Agora, em 2025, estou prestes a realizar um dos projetos mais significativos da minha carreira: a estreia da minha primeira ópera, Édipo Rei, com libreto de Rodolfo García Vázquez, inspirada na tragédia de Sófocles.


2) O que te fez tomar gosto pela música?


Eu costumo dizer que o momento decisivo aconteceu quando eu tinha por volta de dez ou doze anos. Foi quando assisti ao filme Amadeus. Aquela experiência foi reveladora: ver a vida de Mozart retratada na tela me fez perceber, pela primeira vez, que a música e a composição não eram apenas um fascínio distante, mas poderiam ser caminhos profissionais possíveis. A partir dali, a ideia de viver da música ganhou uma clareza que nunca mais me deixou. O encantamento inicial, somado à vivência com coros, concertos e estudos, só confirmou essa vocação e me levou a seguir adiante, com cada vez mais entrega e paixão.

3) O que te motivou a seguir a carreira de maestro e compositor?

A regência sempre me atraiu pela possibilidade de transformar o gesto em som coletivo. Desde cedo percebi que reger é muito mais do que marcar compassos: é dar forma a uma experiência estética compartilhada, conduzindo músicos e público a uma mesma respiração. Esse papel de mediador entre a partitura e a emoção foi determinante para a minha escolha.
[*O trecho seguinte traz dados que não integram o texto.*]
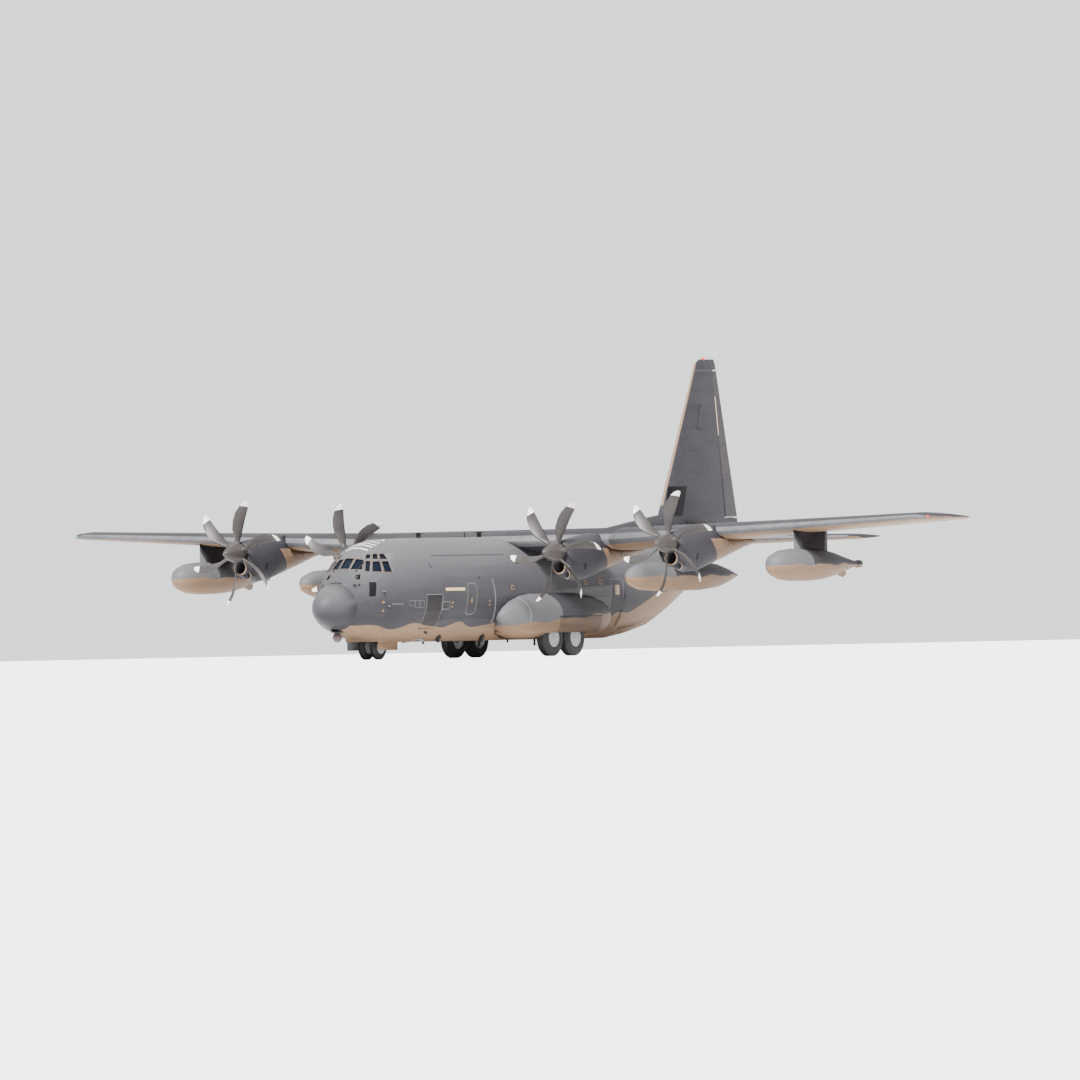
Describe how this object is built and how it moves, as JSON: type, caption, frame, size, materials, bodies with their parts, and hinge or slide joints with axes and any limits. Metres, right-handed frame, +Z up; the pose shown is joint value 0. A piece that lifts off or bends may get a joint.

Já a composição veio de uma necessidade íntima de expressão. Trabalhar com o repertório tradicional é um privilégio, mas havia em mim a vontade de criar algo que dialogasse com o presente, com a nossa cultura e com as inquietações que carrego. Foi assim que nasceram minhas cantatas e obras sacras, e mais recentemente a ópera ÉDIPO REI. Escrever uma ópera é um mergulho profundo: exige paciência, persistência e uma escuta muito atenta do que significa contar uma história por meio da música. Esse desejo de dar voz própria, ao mesmo tempo em que dialogo com a tradição, é o que me motiva todos os dias.


4) Qual é o papel da música na educação, cultura e desenvolvimento do país?

A música, assim como as demais artes, constitui a própria identidade de um povo. Por esta razão, o cultivo, o ensino e o incentivo à música nos diversos níveis - desde educacionais até as mais altas instituições musicais - são essenciais para o desenvolvimento e a afirmação dos valores de uma comunidade, sua própria autonomia de pensamento.


Em grande medida, a música de raiz folclórica e as manifestações populares em geral já contribuem de forma significativa com a identidade brasileira. Entretanto, a música de concerto e, em especial, a ópera, carecem de investimentos e um comprometimento definitivo das diversas instâncias governamentais para seu efetivo desenvolvimento e difusão social.


Para além de sua importância intrínseca, há que se considerar que a música tem impacto direto na sociedade: ela gera empregos, movimenta a economia criativa, mas sobretudo amplia horizontes, porque uma sociedade que valoriza a arte forma cidadãos mais críticos, sensíveis e preparados para enfrentar desafios. Investir em música é investir em pessoas — e sem esse investimento não há futuro possível.



5) Que conselhos daria a um jovem que pretenda seguir a carreira de maestro e compositor?


Não tenha pressa. A música é feita de tempo, de amadurecimento e de escuta. Estudar com dedicação é essencial, mas tão importante quanto o estudo é a experiência prática: reger pequenos grupos, escrever peças curtas, ouvir muito, errar e corrigir.


Outro ponto é cultivar a humildade do diálogo. O maestro não é um solista, mas alguém que cria unidade; o compositor não escreve para si mesmo, mas para que sua obra ganhe vida nas vozes e instrumentos de outros. Por isso, é fundamental aprender a ouvir o outro.


E, por fim, eu diria: busque sua própria voz. Aprenda com os grandes mestres, mas não se acomode em repetir fórmulas. O que vai sustentar sua carreira é a autenticidade, a verdade daquilo que você tem a dizer por meio da música.